While this may seem like a convoluted and Rube-Goldberg-esque mechanism to those unfamiliar with the down-in-the-weeds details of how ETFs work, this is exactly the way the SPDR Gold ETF (or, say, the various ETFs which track the Dow 30 or the S&P Index) functions: the amount of bitcoins held by the trust can grow or shrink over time to accomodate demand for the investment vehicle.  But -- unlike an ordinary mutual fund, where shareholders can buy new shares directly from the issuer at any time for USD or cash out their existing shares at any time by selling them back to the issuer at the daily-determined net asset value (NAV) -- in the case of an ETF like SPDR GLD (or, like the BIT Trust will operate, as the Prospectus makes clear), for a run-of-the-mill normal investor my only way to get in and out is not through interactions with the issuer but instead simply by buying or selling the ETF shares on the open market (the Nasdaq or NYSE, in the case of publicly-traded ETFs; on Second Market's proprietary market (limited to accredited investors) in the case of the BIT Trust).

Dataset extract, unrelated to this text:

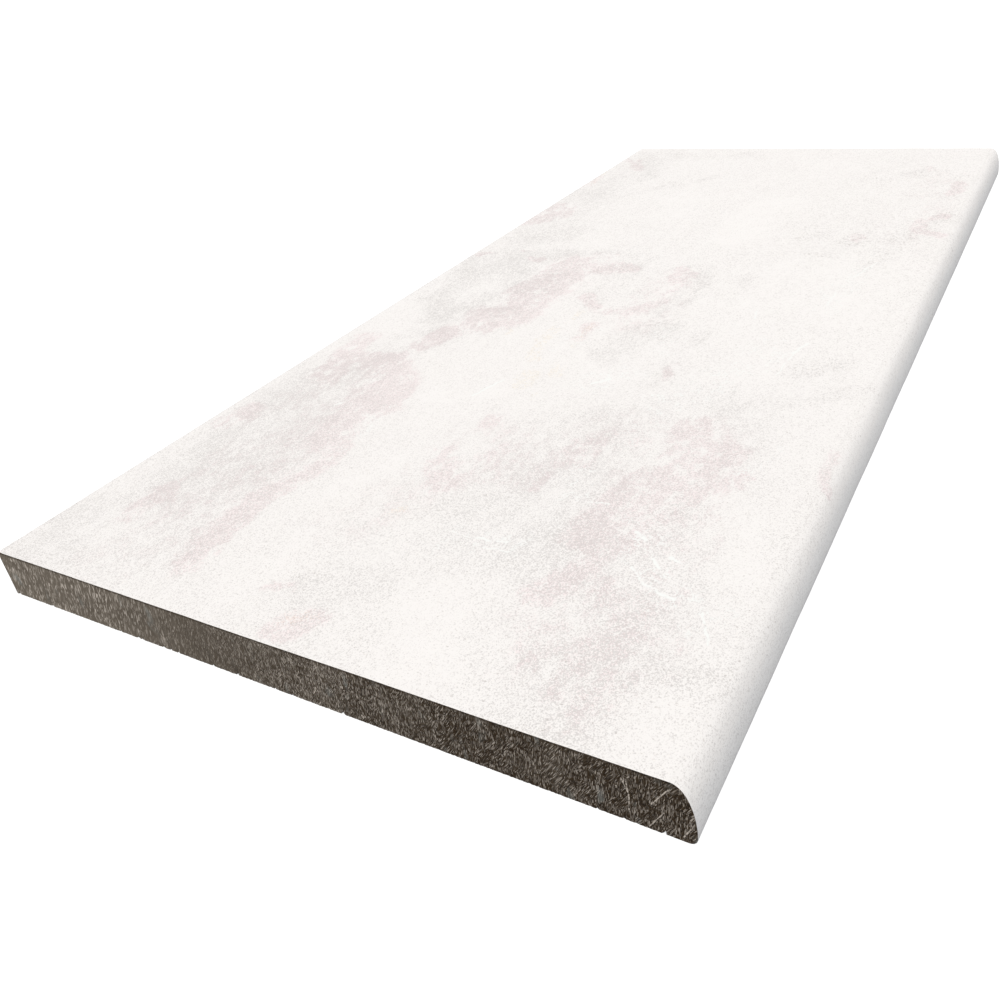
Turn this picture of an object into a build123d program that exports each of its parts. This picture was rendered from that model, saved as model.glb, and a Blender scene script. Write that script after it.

BUT, what ensures that the price of the ETF shares closely tracks the value of the underlying assets held by the Trust, is that specialized "Authorized Participants" have the ability to either create new ETF shares at any time by delivering a "basket" of the underlying asset (Gold, in the case of the Gold Trust, or a specified number of shares of every company in the S&P500 Index, in the case of an S&P500-tracking ETF, or bitcoins, in the case of the BIT Trust) to the ETF itself; or, alternatively, at any time the same Authorized Participants have the right to put a "basket" of shares back to the ETF to have them redeemed out in-kind for the set number of bitcoins per share.  So, if the price of the BIT Trust gets out of line one way or the other with the underlying price of Bitcoins, it's risk-free money for the Authorized Participants to either buy and contribute more bitcoins to the Trust in exchange for new shares that the AP can then sell at a profit (if the ETF is trading "too high" relative to the underlying price of Bitcoins), or can buy up ETF shares at a discount and immediately cash them in for the Bitcoins which it will sell at a profit (if the ETF is trading "too low" relative to the underlying price of Bitcoins) -- it's this built-in arbitrage opportunity which keeps the price of the ETF closely in line with the price of the underlying.

In other words, the BIT Trust is not limited to holding the 17,800 BTC it holds today -- it will likely end up holding a lot more (assuming sufficient investor interest), although in theory it could end up holding less -- and the total amount of BTC it holds will fluctuate over time, but what will stay constant* is the number of BTC held by the trust per number of shares outstanding.  (*Well, constant, except for the slow erosion over time as BTC are sold to pay the rather-steep 2% annual maintenance fee.)